A team at the New York University Tandon School of Engineering has made a discovery that could lead to Star Trek-like biosensor devices capable of flagging the barest presence in blood of a specific virus or antibody, or protein marker for a specific cancer; or sniffing out airborne chemical warfare agents while they are still far below toxic levels.

Whispering Gallery Mode biosensor exploits laser light resonating in glass micro-sphere to attract nanoparticles. The detector, measuring changes in resonance, can now gauge both the particle’s mass and charges.

The sensor is based on the discovery that an optical fiber could excite what is termed a Whispering Gallery Mode (WGM) in polymer micro-beads less than one-third the diameter of a human hair. Further discoveries and patents led to WGMs that function by sending them into spacecraft-like orbit around the micro-bead, thanks to a photonic “tractor beam” caused by the resonating light. The researchers then devised a way to make these WGM biosensors sensitive enough to identify even the smallest individual bio-particles from the RNA virus MS2 to single molecules down to 6 zepto-grams (10-21 grams), below the mass of all known cancer markers.

The WGM biosensor, which is named for the famous Whispering Gallery in the dome of St. Paul’s Cathedral in London, is a device the size of a small smartphone comprising a tunable laser guided down a specially treated fiber optic filament with a detector at the far end of the filament measuring the light’s intensity and resonance. A tiny silica bead next to the filament diverts a portion of the light beam, which begins to resonate within the bead the way sound resonates under the dome of the church gallery for which the phenomenon is named.

They found a way to determine the density of charges on an area of a WGM micro-bead’s surface, as well as the charge of an ensnared nanoparticle. Charge controls the ability to transport particles that are interacting with cells and other objects that possess electric fields. By determining the charge of a virus, for example, you can understand how it can be transported to the cell surface. You need to understand this mechanism in order to engineer a WGM micro-bead that has a specific antigen at a specific region of its surface so that the biosensor can attract specific pathogens or other biomolecules.

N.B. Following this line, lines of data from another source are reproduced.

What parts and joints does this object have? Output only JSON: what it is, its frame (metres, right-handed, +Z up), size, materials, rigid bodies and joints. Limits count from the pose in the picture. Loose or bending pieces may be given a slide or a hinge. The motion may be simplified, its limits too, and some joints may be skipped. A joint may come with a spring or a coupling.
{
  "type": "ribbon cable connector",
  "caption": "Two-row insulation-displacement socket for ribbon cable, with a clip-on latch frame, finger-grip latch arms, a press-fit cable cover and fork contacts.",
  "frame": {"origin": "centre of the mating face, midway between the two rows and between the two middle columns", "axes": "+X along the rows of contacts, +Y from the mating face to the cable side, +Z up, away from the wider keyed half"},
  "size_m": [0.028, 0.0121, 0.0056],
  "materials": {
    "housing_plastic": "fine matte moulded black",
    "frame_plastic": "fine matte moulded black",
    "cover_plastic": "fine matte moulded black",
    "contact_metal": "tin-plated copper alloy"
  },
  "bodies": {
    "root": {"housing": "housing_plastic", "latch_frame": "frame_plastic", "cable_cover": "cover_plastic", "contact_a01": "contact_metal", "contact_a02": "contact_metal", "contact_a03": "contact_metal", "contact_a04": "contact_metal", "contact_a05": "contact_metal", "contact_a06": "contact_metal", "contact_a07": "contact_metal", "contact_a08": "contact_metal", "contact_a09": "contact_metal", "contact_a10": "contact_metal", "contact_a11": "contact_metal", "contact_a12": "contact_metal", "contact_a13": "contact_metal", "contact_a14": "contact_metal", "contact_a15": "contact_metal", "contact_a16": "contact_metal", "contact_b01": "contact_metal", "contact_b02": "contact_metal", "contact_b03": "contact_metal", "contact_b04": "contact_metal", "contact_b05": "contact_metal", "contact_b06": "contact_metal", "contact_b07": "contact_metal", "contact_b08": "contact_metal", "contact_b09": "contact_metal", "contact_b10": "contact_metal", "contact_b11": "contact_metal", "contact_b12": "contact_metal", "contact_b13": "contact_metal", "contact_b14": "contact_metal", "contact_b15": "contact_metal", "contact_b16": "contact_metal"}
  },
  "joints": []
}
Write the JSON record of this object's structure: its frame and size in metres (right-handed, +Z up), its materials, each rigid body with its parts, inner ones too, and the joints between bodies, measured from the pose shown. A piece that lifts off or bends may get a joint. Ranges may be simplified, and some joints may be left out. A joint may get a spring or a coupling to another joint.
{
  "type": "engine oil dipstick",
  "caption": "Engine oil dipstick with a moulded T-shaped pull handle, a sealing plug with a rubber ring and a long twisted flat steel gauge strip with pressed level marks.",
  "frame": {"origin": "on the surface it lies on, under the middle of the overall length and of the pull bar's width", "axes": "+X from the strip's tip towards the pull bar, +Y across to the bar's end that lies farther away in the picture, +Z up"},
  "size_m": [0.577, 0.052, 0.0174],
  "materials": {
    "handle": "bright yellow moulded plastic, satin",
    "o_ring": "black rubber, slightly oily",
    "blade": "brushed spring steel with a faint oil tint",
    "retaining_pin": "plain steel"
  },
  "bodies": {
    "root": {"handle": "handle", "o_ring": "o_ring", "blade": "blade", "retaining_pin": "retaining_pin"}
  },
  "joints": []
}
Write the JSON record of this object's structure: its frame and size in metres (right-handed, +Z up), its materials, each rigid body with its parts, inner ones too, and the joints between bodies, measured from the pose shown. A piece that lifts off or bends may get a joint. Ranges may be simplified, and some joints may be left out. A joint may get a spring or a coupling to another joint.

The team was able to extract the electrostatic force between the orbiting nanoparticle and the surface of the glass bead through experiments based on the observation that the nano-orbital phenomenon requires a near balance between the electrostatic force and the known optical tractor beam force, just as a weighing scale balances the force of a spring against your body’s weight. The difference in the strength of the force being measured is extraordinarily small. The measured electrostatic force involved in keeping a nanoparticle in orbit was only 0.00000000000003 pounds. With this force measurement, both the charge on the nanoparticle and the microcavity charge density could be calculated through a series of experiments.

This discovery could make possible biosensors tailored to very specific applications, from wearable sensors for soldiers and rescuers designed to detect extremely low concentrations of a suspected airborne nerve agent, to ways of increasing the efficiency of nanoparticle drug uptake and redistribution.